Our fourth reform will increase victim participation in parole hearings, thereby delivering on this Government’s manifesto commitment. I recognise that parole decisions will be immensely and acutely traumatic moments for many victims, as they are forced to remember, go through and revisit the ordeal and suffering that they have already been though. Some will not wish to be involved, whereas others will want their voices to be heard, and I believe they should have that right. So we will give victims the right to attend a parole hearing in full, for the first time, should they wish to do so. In addition, we will require the board to take into account submissions made by victims and allow victims to ask questions through those submissions. The voice of victims will be at the centre of the process, not just some lingering afterthought.

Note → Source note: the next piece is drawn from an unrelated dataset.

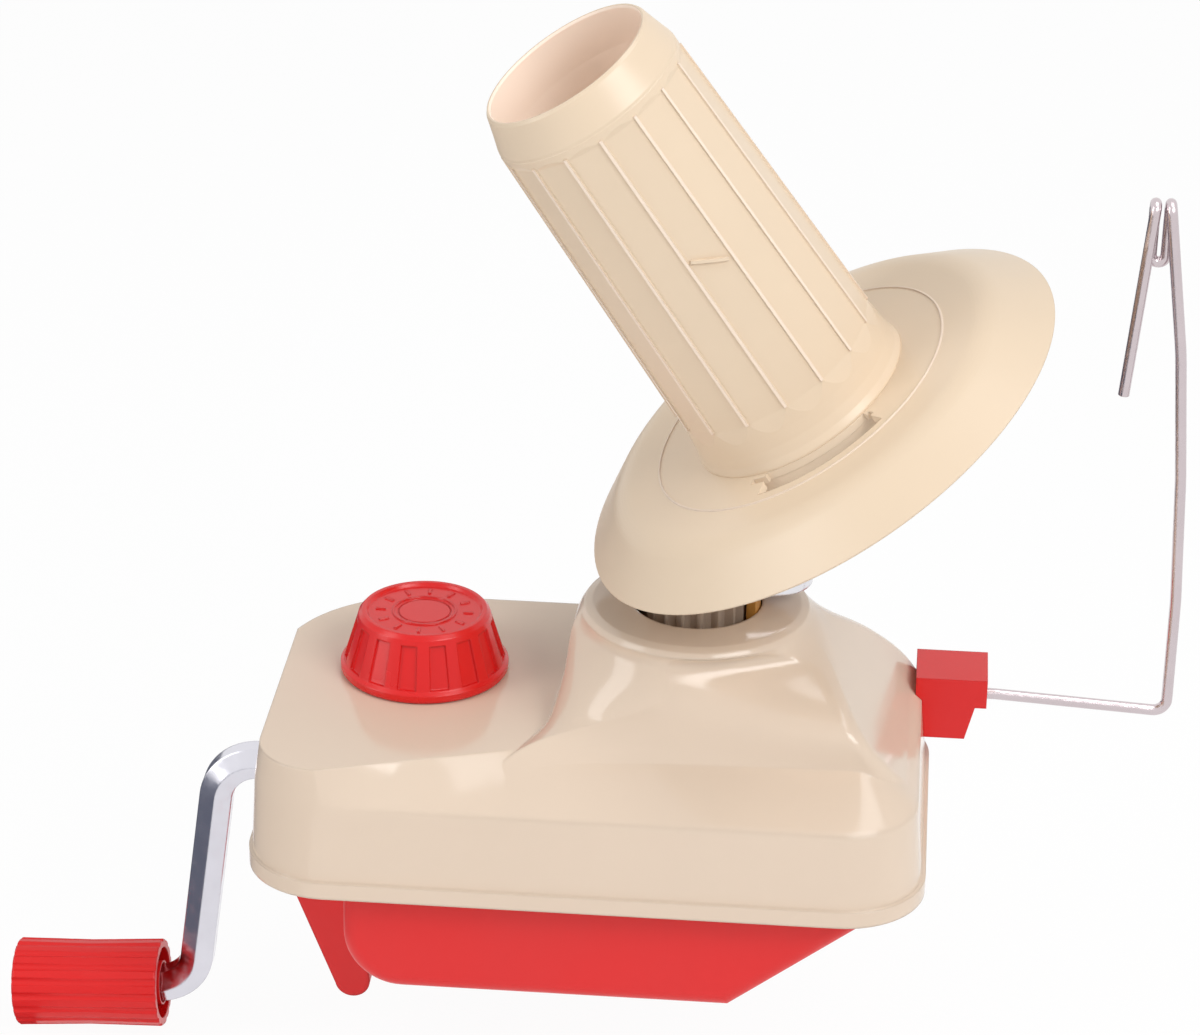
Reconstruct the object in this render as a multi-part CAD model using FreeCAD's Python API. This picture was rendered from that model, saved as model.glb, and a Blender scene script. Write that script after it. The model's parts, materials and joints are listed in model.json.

Finally, although separate from parole decision making, similar considerations of risk and public concern have arisen in the context of decisions to transfer prisoners to prisons in open conditions. That is why in December 2021 I changed the process to introduce a ministerial check on such decisions, guided by similar principles to those that I have already set out. That is what led to my decision this month to reject the Parole Board’s recommendation to move Steven Ling, who raped and killed a woman, to an open prison. I declined the move in the interest of public protection and public confidence.

In sum, our reforms will ensure that those offenders who present the highest risk to public safety are reviewed more rigorously, with additional ministerial oversight. Protecting the public is the Government’s top priority. The proposals in this review will reinforce public safety. I commend this statement to the House.